Immigration whether legal or illegal is a very hot button topic

Coveting the Dream, by author Jacintha Griffith is a timely accident or divinely orchestrated, especially since this topic is on the forefront of people's minds and such a hot topic issue in the news and on the campaign trails. First off, I'm glad to be an American citizen. I've done enough traveling in foreign countries, both European and third world countries, to know and appreciate how blessed we are as citizens of the United States of America; regardless of how we got here. Unless you've traveled internationally, you really don't fully appreciate the blessings and prosperity, as Americans, we take for granted. Dennis's review points out some of the perils, this author encountered when coming to this country illegally, looking for the American dream. I can testify to knowing or having heard of legal immigrants who've faced some extra-ordinary challenges in settling in an unfamiliar country of origin. My heart goes out to the refugees who are trying to make it out of their war torn countries, but at the same time, given the state of our culture and America being hated by so many foreign nationals, we need to be very, very, very careful as to who we let into our borders. For those immigrants that are here and are using their gifts, talents and skills to make our country better; we're blessed to have you; but for the "abjects" who want to steal, kill or destroy us; they should be deported back to their homeland. I believe the same should happen to Americans who are in foreign countries and are a nuisance to that culture. Deportation should work both ways. I do hope this author's story will encourage someone and keep them from making some of the same mistakes that she experienced. Dorothy Bracy Alston, author of How to Whup the Devil: A Spiritual Weapons' Guide.

"Coveting the Dream"

Thank you for your comments Dorothy, but the review and the book is about a fictional character (Serena) in the overall fictional story, and the author (Jacintha Griffith) did not have to go through what Serena and others had to go through to realize the American Dream. As a matter of fact, Jacintha is actually from Grenada, while the fictional character Serena is from Belize. In my communication(s) with Jacintha she wanted me to emphasize the romantic aspect of the story, which I did not do as much, and take emphasis off what we have heard and read in the news recently about the Paris and San Bernardino incidents. Overall, this is a tremendous and heartwarming book for a number of reasons, which I encourage all to read. 

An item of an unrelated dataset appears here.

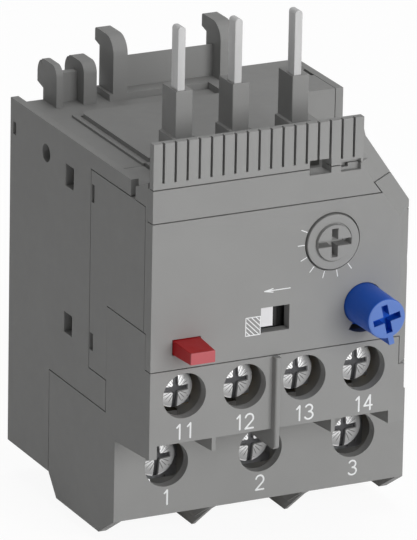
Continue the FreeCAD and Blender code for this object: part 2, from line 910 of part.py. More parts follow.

Coveting the Dream, by Jacintha Griffith

I like the title of the book as well as the cover photo. Ms. Griffith's story, although fictional, resonates with a lot of immigrants who seem to think that America is the land of "milk and honey" and sooner rather than later they come to the realization that this is not the case. I am from the twin island of Trinidad and Tobago, and attended college in New York. I know and hear of many stories of immigrants who come here illegally and have done things that they would not have done under normal circumstances in order to obtain their green card. A great many have had regrets, many of them have gotten married to men they would not otherwise look at, just to stay in America. And Ms. Griffith is right, some of have paid a high price for the privilege of living in this land of opportunity, and despite this, the immigration issue will be ongoing for many years. Congratulations Ms. Griffith on your first book. I wish you continued success in your writing career. Jacqueline Carr - Author of A Selected Few Just For You

Thank you

Thanks for a non-fussy review. It is important that you emphasized that this story is dealing with emotions and god, both of which have very little to do with reality. This is why we continue to see the "surges" from Central America, through Mexico, to our borders. It is their local clergy and media that have directed desperate people to illegally migrate to the US by promising them they would receive "permisos." Due to Obama's lax enforcement of our Immigration Code, the deception has some credence.

Amazing review of "Coveting the Dream," by Dennis Moore

Thank you Mr. Moore for your detailed and insightful review of my first work of fiction and for your thoughts on the "hot button" issue of immigration reform. My hope is that people will read this book to get a glimpse into the human side of this issue, and will remember the characters in this story whenever they discuss the topic of illegal immigrants. This fictional story was not intended to take sides on this political issue, but to chronicle one woman's dream to embrace life here in the land of opportunities, and the barriers to that dream that she and others did not anticipate.